# Cheesy Peanut Butter Bites



## Timeloyd (May 28, 2006)

My favorite appatizer combines two fantastic foods, and I have trouble stopping once I start eating them.
   Take 1 square slice of American Cheese singles. Fold the slice double, and double again. Then seperate into 2 sections of 2. 
    Put Peanut Butter on a cold butter knife ~ about 1 Teaspoon on one section of Cheese wiping the knife off on the other section of Cheese. I do not want the Peanut Butter to escape out the sides of it before used.
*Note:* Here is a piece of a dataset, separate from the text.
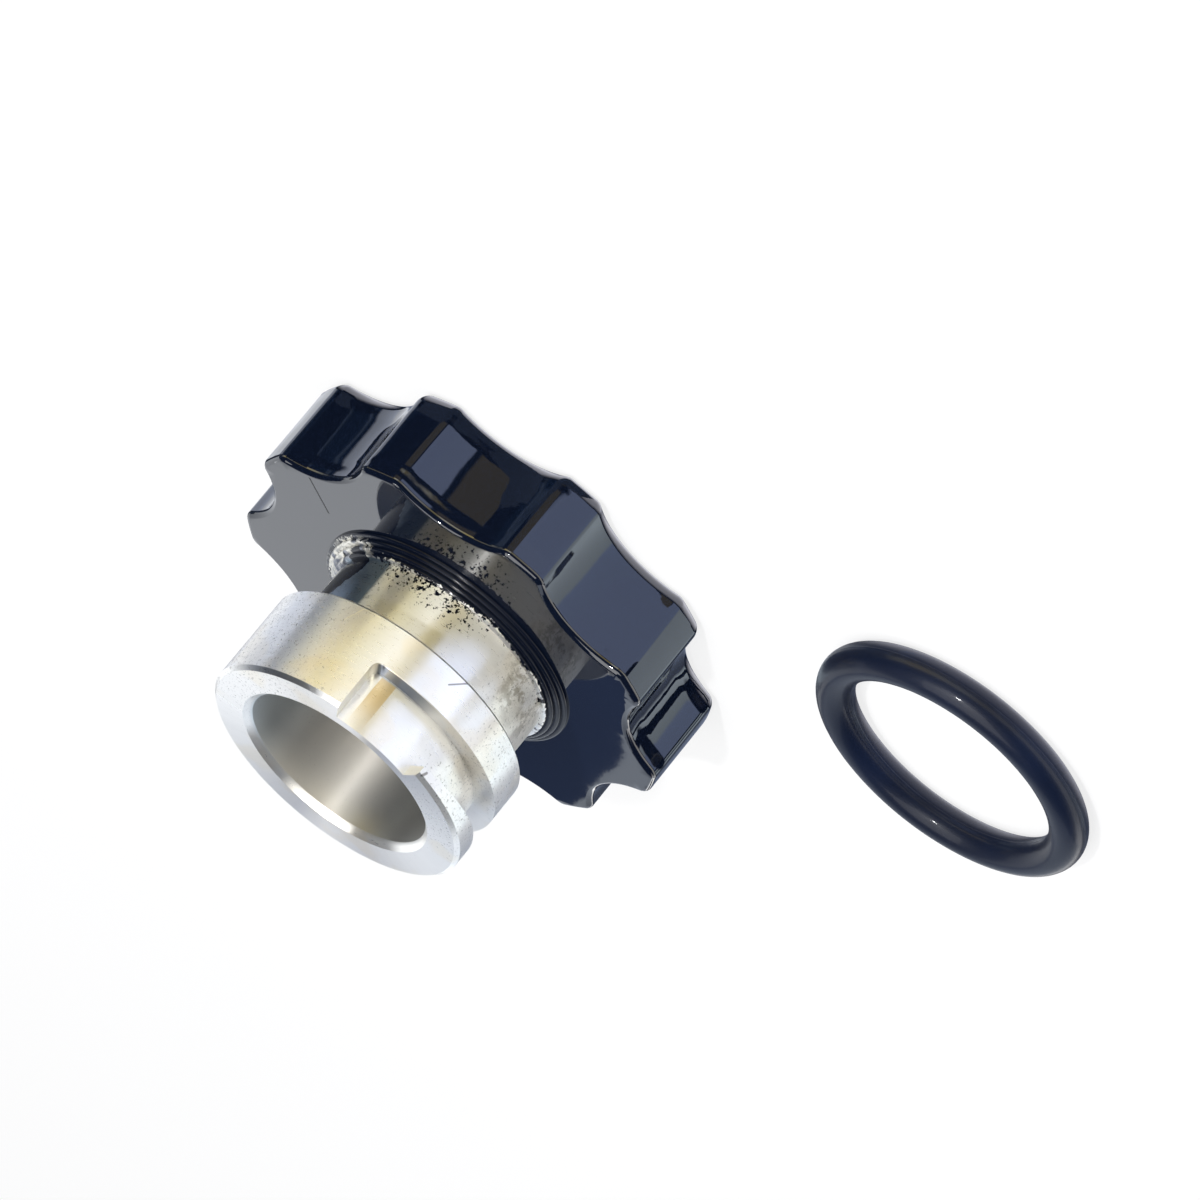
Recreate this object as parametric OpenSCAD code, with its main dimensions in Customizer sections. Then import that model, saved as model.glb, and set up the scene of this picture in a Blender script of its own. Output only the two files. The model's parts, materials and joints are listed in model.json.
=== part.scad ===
// Twist-lock oil filler cap with its O-ring taken off and laid beside it.
// The cap stands on the outer face of its head, neck upwards, and z = 0 is that face.
// Lengths are in millimetres and angles in degrees.

/* [Head] */
// Diameter over the tips of the lobes
head_d = 65; // [60:0.5:72]
// Thickness of the head
head_h = 14.4; // [12:0.1:20]
// Number of finger lobes
lobe_count = 9; // [7:1:10]
// Radius of each finger scallop
scallop_r = 12.6; // [11.5:0.1:13.5]
// How far a scallop cuts in from the tips
scallop_depth = 4.1; // [3.2:0.1:5]
// Corner radius where a scallop meets a tip
lobe_round = 2.2; // [2:0.1:2.8]
// Rounding of the rim on the outer face
rim_round = 2; // [1:0.1:2]
// Rounding of the rim on the neck side
under_round = 0.9; // [0.5:0.1:1.5]
// Direction of the first lobe
lobe_turn = 26.9; // [0:0.1:40]

/* [Neck] */
// Diameter of the neck that the O-ring sits on
neck_d = 32; // [31:0.1:33]
// Length of the neck, from the head to the collar
neck_l = 10.6; // [9:0.1:14]
// Wall between the neck and the hollow
neck_wall = 2.4; // [2:0.1:4]
// Depth of the hollow from the open end
bore_depth = 26; // [18:0.5:30]
// Width of the chamfer round the mouth of the hollow
mouth_chamfer = 0.9; // [0.3:0.1:1.2]

/* [Foot rings] */
// Number of turned ridges round the foot of the neck
foot_rings = 4; // [2:1:5]
// How much wider each ridge is than the next
ring_step = 0.75; // [0.5:0.05:0.9]
// Height of each ridge
ring_rise = 0.5; // [0.4:0.05:0.6]
// Rounding of each ridge's edge
ring_round = 0.3; // [0.1:0.05:0.35]

/* [Locking collar] */
// Diameter of the collar
collar_d = 38.5; // [37.5:0.1:40]
// Length of the collar
collar_l = 13.8; // [12:0.1:18]
// Chamfer of the collar's edge on the neck side
collar_chamfer = 0.35; // [0.1:0.05:0.6]
// Chamfer of the collar's edge at the open end
end_chamfer = 0.55; // [0.3:0.05:0.8]
// Depth of the far wall of the slot from the open end
slot_depth = 8.1; // [7.5:0.1:9]
// Direction of the wall where the entry begins
slot_turn = -75; // [-90:1:-60]
// Arc of the entry notch
entry_arc = 40; // [30:1:45]
// Arc of the whole slot, entry included
slot_arc = 140; // [125:1:160]
// Thickness of the lip where the lug first slides in
lip_lead = 1.5; // [1:0.1:2]
// Thickness of the lip past its ramp
lip_full = 3.4; // [2.8:0.1:3.6]
// Arc over which the lip thickens
ramp_arc = 44; // [40:1:50]
// Corner radius left by the slot cutter
cutter_r = 1.1; // [0.5:0.1:1.5]

/* [O-ring] */
// Diameter of the rubber section
seal_section = 5; // [4.5:0.1:5.4]
// How much the ring stretches to fit the neck
seal_stretch = 2; // [1:0.1:3]
// Where the loose ring lies, across
seal_x = -58; // [-70:1:-56]
// Where the loose ring lies, along
seal_y = -44; // [-50:1:-40]

/* [Hidden] */
$fn = 48;
cut = 1;

head_r = head_d / 2;
rim = min(rim_round, lobe_round);
under = min(under_round, lobe_round);
lobe_pitch = 360 / lobe_count;

// Centres of a scallop and of a rounded corner, as distances from the axis
scallop_centre = head_r - scallop_depth + scallop_r;
corner_centre = head_r - lobe_round;
corner_reach = scallop_r + lobe_round;

// Angles of the triangle between the axis, a corner and its scallop
axis_angle = acos((pow(scallop_centre, 2) + pow(corner_centre, 2) - pow(corner_reach, 2))
    / (2 * scallop_centre * corner_centre));
corner_angle = acos((pow(corner_centre, 2) + pow(corner_reach, 2) - pow(scallop_centre, 2))
    / (2 * corner_centre * corner_reach));
tip_half_arc = lobe_pitch / 2 - axis_angle;
corner_arc = 180 - corner_angle;
corner_span = lobe_round + 3 * cut;
flare_r = scallop_r + rim + cut;
// A hair over the exact size, so that a rounded end crosses its walls in a clean line
ease = 0.01;

neck_r = neck_d / 2;
bore_r = neck_r - neck_wall;
collar_r = collar_d / 2;
collar_z = head_h + neck_l;
end_z = collar_z + collar_l;

slot_z = end_z - slot_depth;
// The floor of the slot is level with the neck
slot_floor_r = neck_r;
slot_out_r = collar_r + cut;
slot_stop = slot_turn - slot_arc;
channel_h = slot_depth - lip_full;
// The ramp is a plane tilted about the radial line at its middle
ramp_tilt = atan((lip_full - lip_lead) / (2 * collar_r * sin(ramp_arc / 2)));
corner_turn = asin(cutter_r / collar_r);

// A wall's edge in section: the wall is at x = 0 and the metal lies at negative x.
// The roundings stand past the two faces by the overshoot, which the faces then cut off.
module rim_section(depth, overshoot) {
    translate([-depth, 0]) square([depth - rim, head_h]);
    intersection() {
        translate([-depth, 0]) square([depth + cut, head_h]);
        union() {
            translate([-rim - cut / 2, rim - overshoot])
                square([rim + cut / 2, head_h - rim - under + 2 * overshoot]);
            translate([-rim - cut / 2, head_h / 2]) square([rim + cut / 2 - under, head_h / 2]);
            translate([-rim, rim - overshoot]) circle(rim);
            translate([-under, head_h - under + overshoot]) circle(under);
        }
    }
}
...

After the first time you can spread by site without measuring.
    Put second sections of Cheese back on top of the Peanut Butter and press them lightly together. It will look like a mini Cheese and Peanut Butter Sandwich without the bread. 
    You can use any kind of square single Cheese slices including American, Swiss, Mozarella, Pepper Jack, etc.. for variations. The Peanut Butter I use is Creamy but you can use Chunky or both.
    As an alternative try putting thick Jam, Apple Butter, etc. on the Cheese in place of the Peanut Butter. By thick I am not refering to the amount but rather the consistency of the Jam, Apple Butter, etc. You do not want it to run away when used. Should be about same amount as Peanut Butter.
    You can make them individually or like an assembly line putting them together simultaneously.
    When done put the Cheezy Peanut Butter Bites and variations on a pie pan .... and leave in the refrigerator to keep real cool until needed.
    Share and Enjoy.
    The butter knife you use should be kept in the freezer before use. I keep my butter knives there because lots of foods will not stick to a cold butter knife.
    The Cheezy Peanut Butter Bites are so amazingly hoopy and altogether complete that I think I'll have some more. Better yet I'll get my Towel and take them on a Picnic. What would be a good beverage to go with them?

REMEMBER WHERE YOUR TOWEL IS


----------



## Constance (May 29, 2006)

That sounds like something my grandson would like. I'm watching him tomorrow, so we'll give it a try.


----------